As mentioned, it is possible to mold seals directly onto the individual cells. While this does offer an advantage during assembly when compared to floppy seals, such as better tolerances and improved part allocation, it still has many disadvantages over the technique of the present invention namely, alignment problems with the MEA, multiple seals and molds required to make the seals and more steps are required for a completed product than the methods proposed by the present invention.
Thus, it will be appreciated that assembling a conventional fuel cell stack is difficult, time consuming, and can often lead to sealing failures. After a complete stack is assembled, it is tested, but this itself can be a difficult and complex procedure. Even if a leak is detected, this may initially present itself simply as an inability of the stack to maintain pressure of a particular fluid, and it may be extremely difficult to locate exactly where the leak is occurring, particularly where the leak is internal. Even so, the only way to repair the stack is to disassemble it entirely and to replace the faulty seal. This will result in disruption of all the other seals, so that the entire stack and all the different seals then have to be reassembled, again presenting the possibility of misalignment and failure of any one seal.
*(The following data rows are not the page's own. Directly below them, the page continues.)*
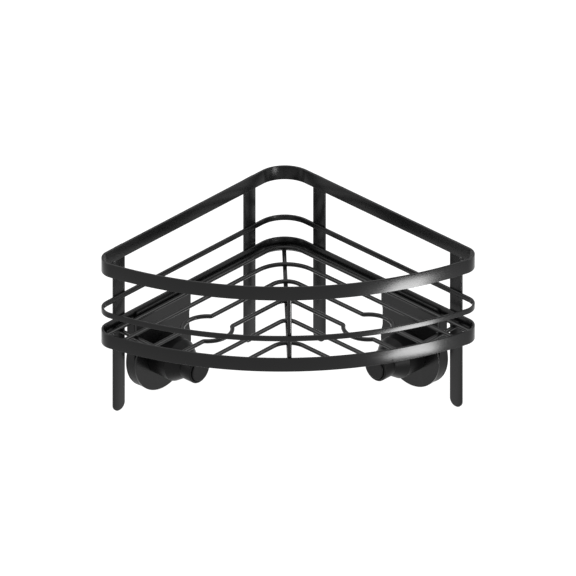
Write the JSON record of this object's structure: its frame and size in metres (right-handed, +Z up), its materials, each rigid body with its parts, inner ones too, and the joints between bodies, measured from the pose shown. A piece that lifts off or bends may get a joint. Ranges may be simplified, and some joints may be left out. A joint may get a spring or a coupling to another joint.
{
  "type": "shower caddy",
  "caption": "Corner wire basket with flat rails and posts, bottle openings in its floor, held to both walls by push-lock suction mounts.",
  "frame": {"origin": "on the ground, at the middle of the caddy's own box", "axes": "+Z up, +Y towards the room's corner, +X to the right seen from the front"},
  "size_m": [0.299, 0.196, 0.1533],
  "materials": {
    "frame_coat": "satin black powder coat on flat steel bar",
    "wire_coat": "satin black powder coat on round steel wire",
    "mount_shell": "moulded black plastic, soft sheen",
    "push_button": "moulded black plastic, satin face",
    "moulded_plastic": "moulded black plastic, fine texture",
    "cup_rubber": "smooth black rubber",
    "rocker_steel": "pressed steel",
    "plated_steel": "zinc-plated steel",
    "spring_steel": "drawn spring steel"
  },
  "bodies": {
    "root": {"top_rail": "frame_coat", "mid_rail": "frame_coat", "bottom_rail": "frame_coat", "front_strut": "wire_coat", "spine_wire": "wire_coat", "floor_wire_1": "wire_coat", "floor_wire_2": "wire_coat", "floor_wire_3": "wire_coat", "floor_wire_4": "wire_coat", "floor_wire_5": "wire_coat", "floor_wire_6": "wire_coat", "rear_post_left": "frame_coat", "front_post_left": "frame_coat", "corner_wire_left": "wire_coat", "bracket_left": "frame_coat", "rear_post_right": "frame_coat", "front_post_right": "frame_coat", "corner_wire_right": "wire_coat", "bracket_right": "frame_coat", "rocker_pins": "plated_steel", "mount_screws": "plated_steel", "left_suction_cup": "cup_rubber", "left_cup_backing": "moulded_plastic", "left_rocker_base": "moulded_plastic", "left_barrel": "mount_shell", "left_detent_ring": "spring_steel", "right_suction_cup": "cup_rubber", "right_cup_backing": "moulded_plastic", "right_rocker_base": "moulded_plastic", "right_barrel": "mount_shell", "right_detent_ring": "spring_steel"},
    "left_button": {"left_button": "push_button", "left_button_spring": "spring_steel"},
    "left_stem": {"left_stem": "plated_steel", "left_lift_nut": "plated_steel"},
    "left_rocker_upper": {"left_rocker_upper": "rocker_steel"},
    "left_rocker_lower": {"left_rocker_lower": "rocker_steel"},
    "right_button": {"right_button": "push_button", "right_button_spring": "spring_steel"},
    "right_stem": {"right_stem": "plated_steel", "right_lift_nut": "plated_steel"},
    "right_rocker_upper": {"right_rocker_upper": "rocker_steel"},
    "right_rocker_lower": {"right_rocker_lower": "rocker_steel"}
  },
  "joints": [
    {"name": "left_button_slide", "type": "slide", "parent": "root", "child": "left_button", "axis": [0.7071, -0.7071, 0], "range_m": [0, 0.003], "deforming": ["left_button_spring", "left_detent_ring"]},
    {"name": "left_stem_slide", "type": "slide", "parent": "root", "child": "left_stem", "axis": [0.7071, -0.7071, 0], "range_m": [-0.003, 0]},
    {"name": "left_rocker_upper_pivot", "type": "hinge", "parent": "root", "child": "left_rocker_upper", "pos_m": [-0.09424, 0.00079, 0.0435], "axis": [0.7071, 0.7071, 0], "range_deg": [0, 34.92]},
    {"name": "left_rocker_lower_pivot", "type": "hinge", "parent": "root", "child": "left_rocker_lower", "pos_m": [-0.09424, 0.00079, 0.0265], "axis": [0.7071, 0.7071, 0], "range_deg": [-34.92, 0]},
    {"name": "right_button_slide", "type": "slide", "parent": "root", "child": "right_button", "axis": [-0.7071, -0.7071, 0], "range_m": [0, 0.003], "deforming": ["right_button_spring", "right_detent_ring"]},
    {"name": "right_stem_slide", "type": "slide", "parent": "root", "child": "right_stem", "axis": [-0.7071, -0.7071, 0], "range_m": [-0.003, 0]},
    {"name": "right_rocker_upper_pivot", "type": "hinge", "parent": "root", "child": "right_rocker_upper", "pos_m": [0.09424, 0.00079, 0.0435], "axis": [0.7071, -0.7071, 0], "range_deg": [0, 34.92]},
    {"name": "right_rocker_lower_pivot", "type": "hinge", "parent": "root", "child": "right_rocker_lower", "pos_m": [0.09424, 0.00079, 0.0265], "axis": [0.7071, -0.7071, 0], "range_deg": [-34.92, 0]}
  ],
  "couplings": [
    {"joint": "left_stem_slide", "follows": "left_button_slide", "ratio": -1},
    {"joint": "left_rocker_upper_pivot", "follows": "left_button_slide", "rad_per_m": 203.13},
    {"joint": "left_rocker_lower_pivot", "follows": "left_button_slide", "rad_per_m": -203.13},
    {"joint": "right_stem_slide", "follows": "right_button_slide", "ratio": -1},
    {"joint": "right_rocker_upper_pivot", "follows": "right_button_slide", "rad_per_m": 203.13},
    {"joint": "right_rocker_lower_pivot", "follows": "right_button_slide", "rad_per_m": -203.13}
  ]
}
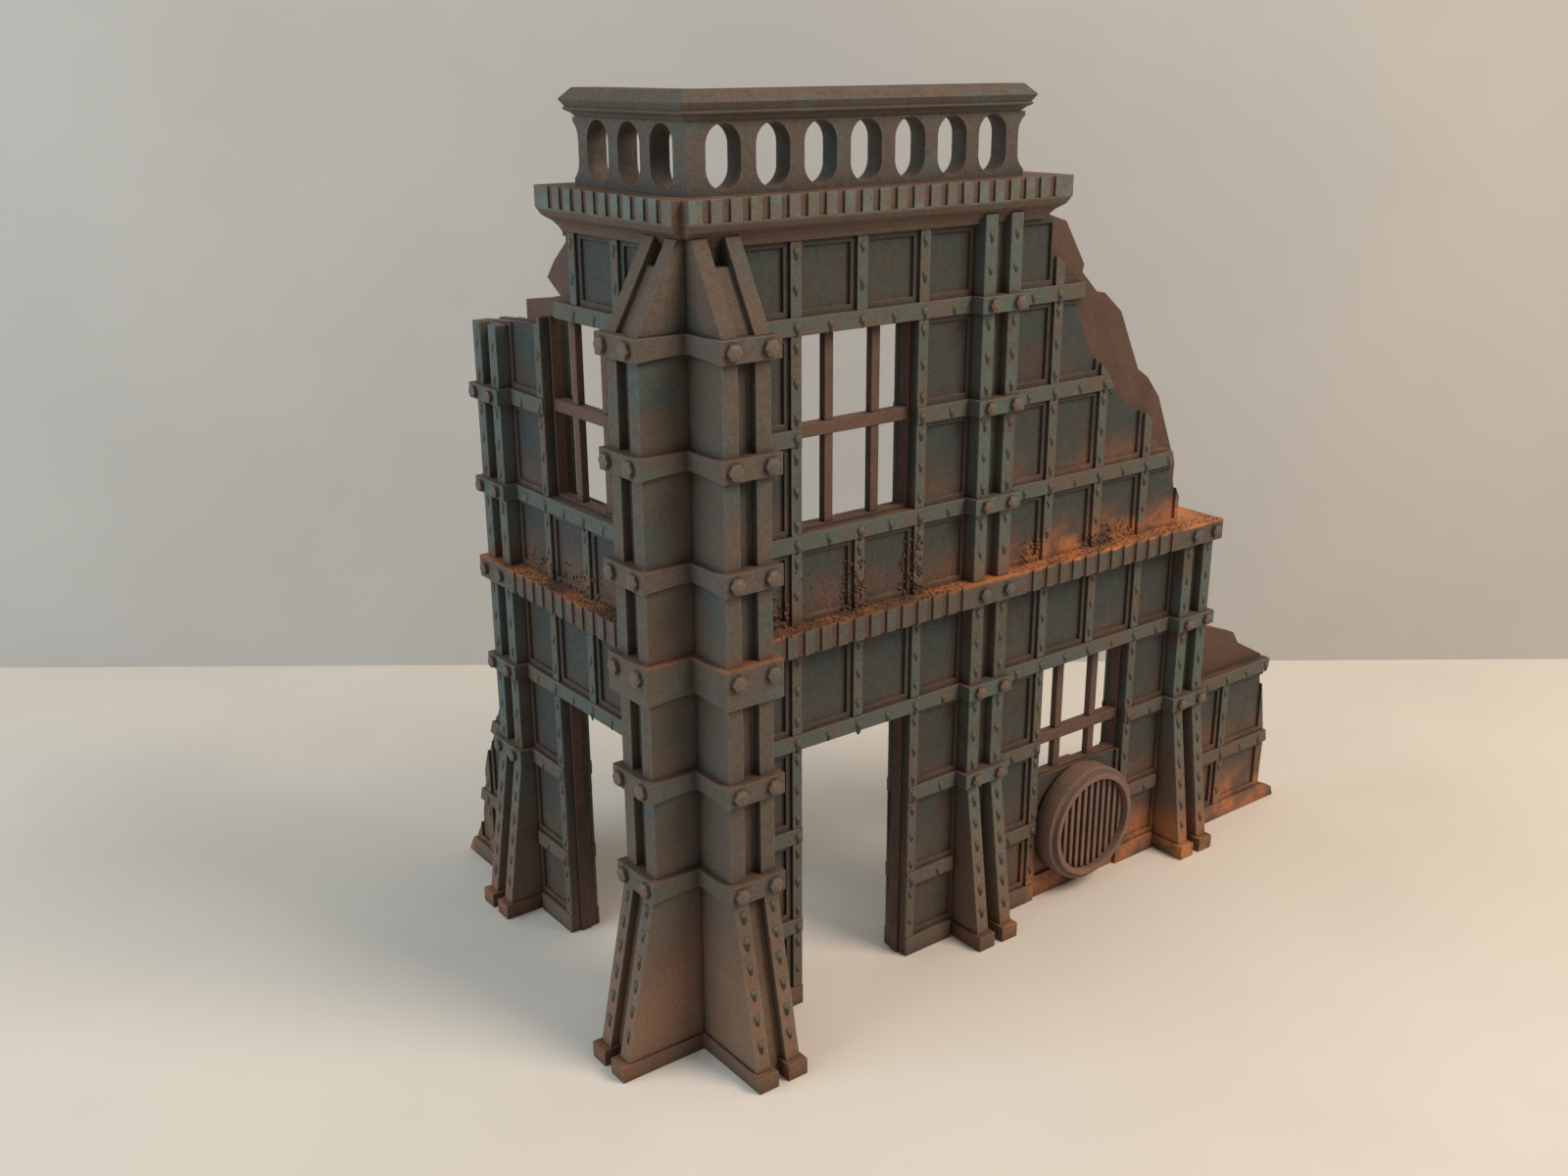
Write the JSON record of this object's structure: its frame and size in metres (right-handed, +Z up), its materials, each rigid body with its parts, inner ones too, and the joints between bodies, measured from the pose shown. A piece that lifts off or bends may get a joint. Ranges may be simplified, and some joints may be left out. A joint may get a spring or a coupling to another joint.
{
  "type": "miniature terrain ruin",
  "caption": "L-shaped corner ruin of riveted panel walls with buttresses, barred windows, toothed ledges and a balustrade; the upper storey lifts off.",
  "frame": {"origin": "on the ground, at the centre of the square corner post where the two walls meet", "axes": "+X along the front wall away from the corner, +Y along the side wall away from the corner, +Z up"},
  "size_m": [0.2528, 0.1537, 0.2268],
  "materials": {
    "plain_brown": "painted and dry-brushed 3-D print",
    "panel_iron": "painted and dry-brushed 3-D print",
    "frame_iron": "painted and dry-brushed 3-D print",
    "pier_iron": "painted and dry-brushed 3-D print",
    "strap_iron": "painted and dry-brushed 3-D print",
    "bolt_copper": "painted and dry-brushed 3-D print",
    "coping_iron": "painted and dry-brushed 3-D print",
    "rusted_iron": "painted and dry-brushed 3-D print"
  },
  "bodies": {
    "ground_storey": {"corner_post_lower": "pier_iron", "corner_straps_lower": "strap_iron", "drain_ring": "plain_brown", "drain_slats": "plain_brown", "end_pilaster": "pier_iron", "front_buttress_foot": "pier_iron", "front_buttress_lower": "pier_iron", "front_pilaster_lower": "pier_iron", "ground_front_core": "plain_brown", "ground_front_facing": "panel_iron", "ground_front_inner_frame": "frame_iron", "ground_front_lining": "panel_iron", "ground_front_rails": "frame_iron", "ground_front_studs": "frame_iron", "ground_side_core": "plain_brown", "ground_side_facing": "panel_iron", "ground_side_inner_frame": "frame_iron", "ground_side_lining": "panel_iron", "ground_side_rails": "frame_iron", "ground_side_studs": "frame_iron", "ground_window_bars": "plain_brown", "locating_tenons": "plain_brown", "pilaster_bands_lower": "strap_iron", "pilaster_bolts_lower": "bolt_copper", "plinth_blocks": "rusted_iron", "side_buttress_foot": "pier_iron", "side_buttress_lower": "pier_iron", "side_pilaster_lower": "pier_iron", "strap_bolts_lower": "bolt_copper"},
    "upper_storey": {"balustrade_front": "coping_iron", "balustrade_side": "coping_iron", "cap_rail": "coping_iron", "corner_post_upper": "pier_iron", "corner_straps_upper": "strap_iron", "cornice": "coping_iron", "front_buttress_cap": "pier_iron", "front_buttress_upper": "pier_iron", "front_pilaster_upper": "pier_iron", "front_window_bars": "plain_brown", "pilaster_bands_upper": "strap_iron", "pilaster_bolts_upper": "bolt_copper", "side_buttress_cap": "pier_iron", "side_buttress_upper": "pier_iron", "side_pilaster_upper": "pier_iron", "side_window_bars": "plain_brown", "storey_ledge": "rusted_iron", "strap_bolts_upper": "bolt_copper", "upper_front_core": "plain_brown", "upper_front_facing": "panel_iron", "upper_front_inner_frame": "frame_iron", "upper_front_lining": "panel_iron", "upper_front_rails": "frame_iron", "upper_front_studs": "frame_iron", "upper_side_core": "plain_brown", "upper_side_facing": "panel_iron", "upper_side_inner_frame": "frame_iron", "upper_side_lining": "panel_iron", "upper_side_rails": "frame_iron", "upper_side_studs": "frame_iron"}
  },
  "joints": [
    {"name": "upper_storey_lift", "type": "slide", "parent": "ground_storey", "child": "upper_storey", "axis": [0, 0, 1], "range_m": [0, 0.06]}
  ]
}
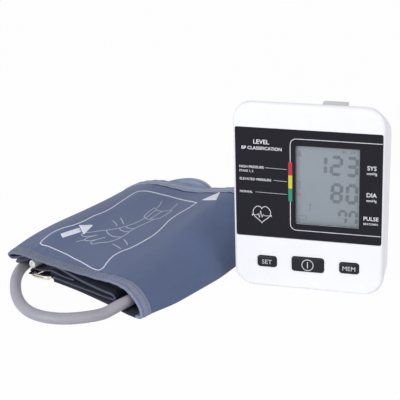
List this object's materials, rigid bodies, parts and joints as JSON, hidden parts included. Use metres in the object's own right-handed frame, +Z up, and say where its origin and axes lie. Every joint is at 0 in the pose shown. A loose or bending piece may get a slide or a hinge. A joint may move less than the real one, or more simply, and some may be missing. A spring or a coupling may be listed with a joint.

A further problem with conventional techniques is that the clamping pressure applied to the entire stack is, in fact, intended to serve two quite different and distinct functions. These are providing a sufficient pressure to ensure that the seals function as intended, and to provide a desired pressure or compression to the gas diffusion media, sandwiched between the MEA itself and the individual flow field plates. If insufficient pressure is applied to the GDM, then poor electrical contact is made; on the other hand, if the GDM is over compressed, flow of gas can be compromised. Unfortunately, in many conventional designs, it is only possible to apply a known, total pressure to the overall fuel cell stack. There is no way of knowing how this pressure is divided between the pressure applied to the seals and the pressure applied to the GDM. In conventional designs, this split in the applied pressure depends entirely upon the design of the individual elements in the fuel cell stack and maintenance of appropriate tolerances. For example, the GDM commonly lie in center portions of flow field plates, and if the depth of each center portion varies outside acceptable tolerances, then this will result in incorrect pressure being applied to the GDM. This depth may depend to what extent a gasket is compressed also, affecting the sealing properties, durability and lifetime of the seal.
For all these reasons, manufacture and assembly of conventional fuel cells is time consuming and expensive. More particularly, present assembly techniques are entirely unsuited to large-scale production of fuel cells on a production line basis.